Keeping the price point identical the iPad 2, given the sheer amount of new technology in the new iPad was most impressive. Those panels and those radios can't have lowered the bill of goods. Keeping the iPad 2 around at a $100 discount was just as impressive. It lowers the price differential between the cheapest iPad and the $299 budget tablets, and it makes the platform more accessible than ever to schools and Enterprise that don't need or don't want all the bells and whistles. For cash-strapped consumers, deciding between the $399 iPad 2 and $499 new iPad might be just as tough.

Glass shelves in iPhoto for iOS show skeumorphism is alive and well, perhaps more so than ever with all the faux brushes and other effects. It wasn't the more graceful Aperture-like experience I hoped for, and the user interface isn't as elegant as Apple achieved with GarageBand for iOS. It does complete the iLife package (iWeb and iDVD are dead, thank you very much), however, and pushes the iPad further into the content creation space.

It does Sherlock photo editing apps, but as Avid Studio showed against iMovie, there's still a lot of room for 3rd parties to show off. (Too bad Photoshop Touch didn't stick their landing.)

Siri didn't get any iPad user interface love at all. The idea of moving Siri over to the bigger iPad screen was a challenge to begin with. As Alex Heath postulated, they went with a subset -- voice dictation rather than something more ambitious or nothing at all. That eases one of my text entry pain point, but it means Reminders will remain an app I populate solely via Siri on the iPhone 4S.

While Apple has previously referred to

Now the name. "The new iPad". The logic is sound -- it's not MacBook Air 3, after all, it's just MacBook Air. In theory it's cleaner and stronger branding. At least it would be if "The new" didn't squeak every time it turned around too fast. It's also a little awkward if a first time customer walks into a store and sees an "iPad 2" on the shelf next to an "iPad" and the "iPad 2" is the older, less-good-but-cheaper option. In a couple of generations, when the iPad 2 is a memory and it's been just "iPad" for years, it won't matter. But it does feel out of place right now. (And yes, Leanna predicted the next iPhone would be simply the "iPhone" so kudos to her for the concept, even if Apple beat her to the timeline.)
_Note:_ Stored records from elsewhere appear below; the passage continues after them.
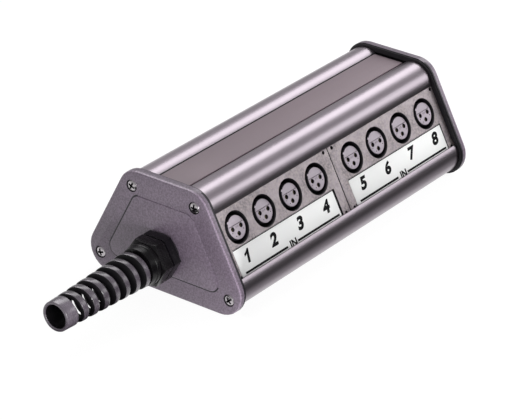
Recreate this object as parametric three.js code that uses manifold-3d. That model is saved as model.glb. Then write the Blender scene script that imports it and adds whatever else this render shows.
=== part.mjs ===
// Stage box snake: an extruded housing with two banks of four sockets, two end caps and a cable
// gland with a spiral tail. Lengths are in millimetres, X runs along the housing, Z is up and the
// sockets face -Y. X starts at the front cap's outer edge until the last function moves the origin.

import * as THREE from "three";
import { mergeVertices } from "three/addons/utils/BufferGeometryUtils.js";
import Module from "manifold-3d";

const wasm = await Module();
wasm.setup();

// Clearances and facets
const fit = 0.3; // gap between a piece and the seat that is cut for it
const overrun = 1; // how far a cutting shape runs past what it cuts
const barSides = 40;
const ringSides = 26;
const spiralSides = 22;
const holeSides = 16;
const tinySides = 8;
const arcSteps = 5;
const bevelSteps = 2;
const weldDistance = 1e-5;
const sides = [-1, 1];

// End caps
const cornerRadius = 15;
const topCornerY = 18.8; // centre of an upper corner's arc
const lowCornerY = 41.8; // centre of a lower corner's arc
const capRim = 5.2; // thickness of the rim round the housing's end
const capFloor = 3.5; // thickness behind the housing's end
const capEdgeRound = 1.4;
const sealThickness = 0.7;
const sealInset = 0.5;

// Raised field on a cap's face
const fieldHeight = 0.6;
const fieldRound = 0.3;
const fieldRadius = 6;
const fieldDrop = 15.5; // from the cap's top
const fieldLowZ = 13.5;
const fieldMargin = 13.4; // from the cap's slanted edge

// Cap screws, pan heads in counterbores
const topScrewOffset = [4.45, 4.65]; // Y and Z from the corner's centre
const lowScrewOffset = [6.7, -3.5];
const screwRadius = 2;
const screwLength = 14;
const screwHeadRadius = 3.6;
const screwHeadHeight = 2.1;
const screwSkirtShare = 0.33; // of the head's height
const screwCrownShare = 0.72; // of the head's radius
const screwSeatDepth = 1.9;
const recessSpan = 4.2;
const recessWidth = 0.9;
const recessDepth = 1.2;
const recessTurn = 25; // degrees from one screw's cross recess to the next one's

// Housing profiles
const capOverhang = 2.1; // of a cap over the bars
const wall = 2.2;
const floorRise = 1.1; // from the low bars' underside up to the floor
const screwBossRadius = 4;
const bossWebWidth = 4;

// Flank plates: depths are measured inwards from the cap's slanted edge
const plateDepth = 4.1;
const plateThickness = 2.2;
const plateGroove = 3; // how far a plate reaches behind each visible edge
const plateLowEdge = 2.6; // visible edges, up the flank from the lower corner's centre
const plateTopMargin = 7.75; // from the visible upper edge to the upper corner's centre
const grooveLip = 2.2; // thickness of the lip behind a plate
const lowLipHeight = 1.8; // how far the low lip stands above the visible edge

// Strip between the upper bars
const stripHalfWidth = 10.8;
const stripGap = 0.8;
const stripDrop = 4; // from the cap's top
const stripThickness = 1.5;
const stripEndGap = 3;

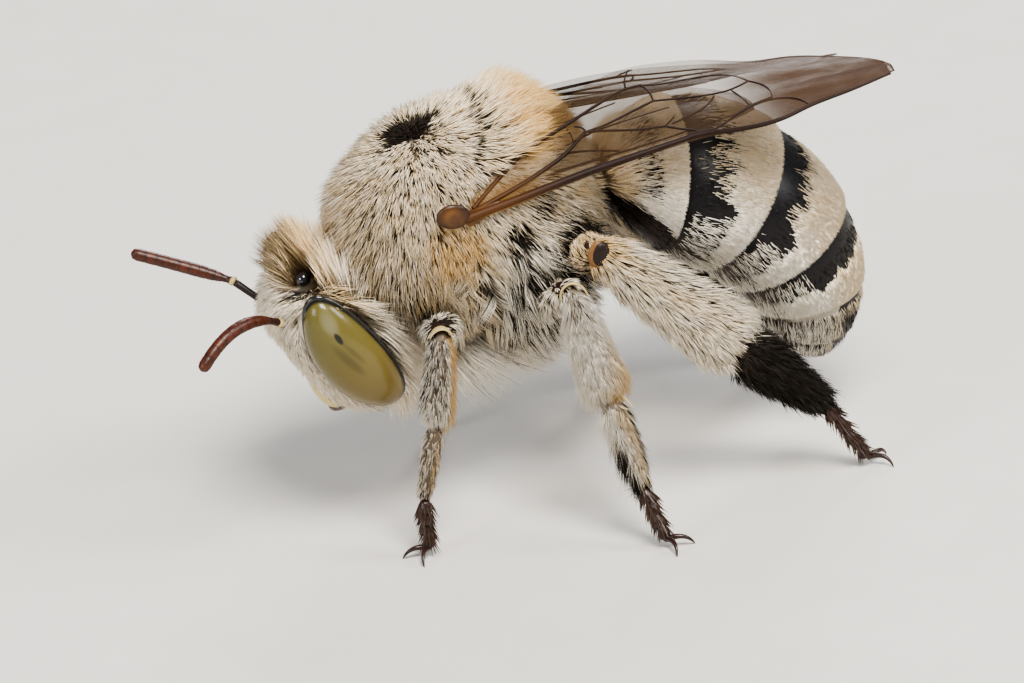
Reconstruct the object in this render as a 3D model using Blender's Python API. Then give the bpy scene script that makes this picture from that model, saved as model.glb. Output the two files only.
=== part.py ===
"""A female white-banded digger bee at life size, standing with its head low and its wings folded back.

Metres, +Z up. The head points along -X and the bee's left side is at -Y. Every solid has the outer
shape of its coat, out to the hair tips. The origin is on the floor, under the middle of the bee's box.
"""

import math
from collections import namedtuple

import bmesh
import bpy
from mathutils import Matrix, Vector

MM = 0.001
GAP = 0.05 * MM  # clearance between solids that meet
LEAST_THICKNESS = 0.5 * MM  # of wings, feelers and feet

AHEAD = Vector((1, 0, 0))  # along the bee, towards its tail
ACROSS = Vector((0, 1, 0))
UP = Vector((0, 0, 1))

# Faces round each solid.
BODY_SIDES = 24
HEAD_SIDES = 20
LIMB_SIDES = 10
SLIM_SIDES = 8  # thighs, feelers, feet and wings
CLAW_SIDES = 6

# Places in millimetres: x towards the tail, y towards the bee's right side, z above the floor.
THORAX_CENTRE = (-0.51, 0.0, 6.17)
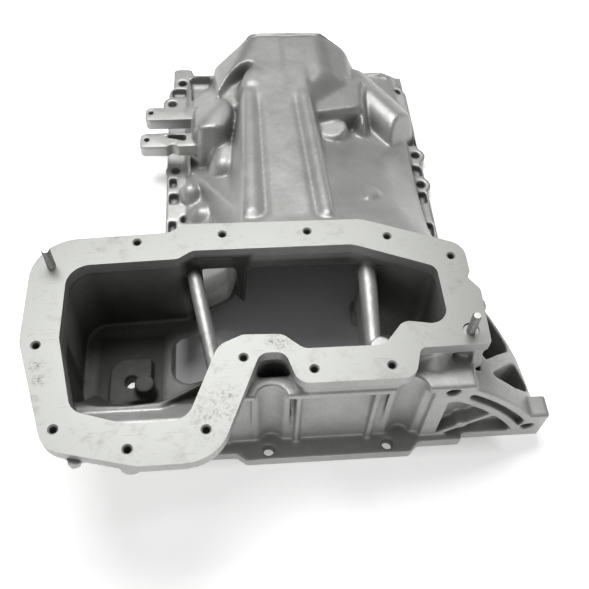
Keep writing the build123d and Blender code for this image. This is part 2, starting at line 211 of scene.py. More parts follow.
tunnelSettings = {
    "top": (107.0, 33.0, 150.0, 235.0),            # height at the near end, fall, y of the near end, length
    "outline": [(-67.5, 100), (40, 100), (40, 406), (-45, 406), (-53, 394), (-56.5, 372), (-57.6, 350)],
    "shoulder": 9,                # height of the walls
    "draft": 8.0,
    "cornerRound": 6,
    "edgeRound": 8,
    "rightWall": (4.5, 17.5, 0.027, 200),          # draft, x of its foot, the foot's lean and where it is nil
    "ridgeLeft": ((-54.0, 180), (-50.0, 354)),
    "ridgeLeftRadius": (10.5, 3.0),                # at the near end, and how much less at the far end
    "ridgeLeftRise": 2.6,         # above the top
    "ridgeRight": ((9.6, 174), (4.5, 350)),
    "ridgeRightRadius": 7.4,
    "ridgeRightSink": 5.2,        # its axis below the top
    "grooveLeft": (3.2, 1.4, 3.0),                 # depth, gap to the ridge, half width
    "grooveRight": (3.0, 8.6, 3.2),                # depth, distance from the ridge's axis, half width
    "grooveFade": 9,
    "knob": ((-47, 374), (-44, 388)),
    "knobRadius": 12.0,
    "knobSink": 9.5,
}


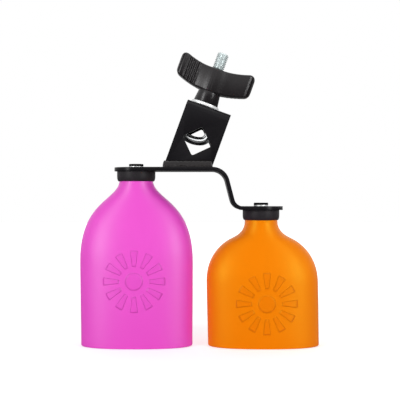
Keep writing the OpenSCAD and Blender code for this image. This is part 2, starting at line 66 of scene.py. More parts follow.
def add_node(tree, kind, feeds=(), **settings):
    """A node with its settings. Each of its feeds is a socket and what that socket gets."""
    node = tree.nodes.new("ShaderNode" + kind)
    for name, value in settings.items():
        if hasattr(node, name):
            setattr(node, name, value)
        else:
            node.inputs[name.replace("_", " ")].default_value = value
    for socket, source in feeds:
        if isinstance(source, bpy.types.Node):
            source = source.outputs[0]
        if isinstance(source, bpy.types.NodeSocket):
            tree.links.new(source, node.inputs[socket])
        else:
            node.inputs[socket].default_value = source
    return node


def new_material(name):
    """A material, its node tree and its main shader."""
    made = bpy.data.materials.new(name)
    made.use_nodes = True
    return made, made.node_tree, made.node_tree.nodes["Principled BSDF"]


print("colour and node helpers ready, mid grey is", round(linear("#808080")[0], 3))

# %% [markdown]
# ## What every finish has: drift and grain
# No real surface is one flat colour or perfectly smooth. Two near shades drift into each other
# over a few millimetres or centimetres, and a fine unevenness breaks up the reflections. Both are
# noise whose scale is worked out from a real size, so they stay right if the piece is seen closer.

# %% Drift and grain


def cloudy(tree, surface, code_a, code_b, size_mm):
    """Two near shades that drift into each other over size_mm."""
    place = add_node(tree, "TexCoord")
    noise = add_node(tree, "TexNoise", [("Vector", place.outputs["Object"])],
                     Scale=1 / (size_mm * MM), Detail=1.0)
    mix = add_node(tree, "Mix", [(0, noise.outputs["Fac"])], data_type="RGBA")
    mix.inputs[6].default_value = linear(code_a)
    mix.inputs[7].default_value = linear(code_b)
    tree.links.new(mix.outputs[2], surface.inputs["Base Color"])
    return mix.outputs[2]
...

(Technically, like iPods and Macs, Apple refers to "the new iPad" as iPad (3rd generation) on product order and support pages, and it has an internal model number of iPad 3,x, so you can still be precise if you ever need to be.)

Phil Schiller was quoted rather broadly as saying the new name was a sign Apple didn't want to be predictable. That sounds like when the brilliant head chef has left the restaurant and the apprentices finally have direct access to the spice rack. It's no longer all saffron all the time, exactly the way they're told. There's more variety, more individuality, more nuance. Sometimes refreshingly so, sometimes head-scratchingly so. It may not always be as perfect, but it's even more exciting.

That rather neatly sums up both "the new iPad" and the new Apple.

Apple hasn't forgotten their roots -- they still bleed in six colors, they're just more willing to mix them up now.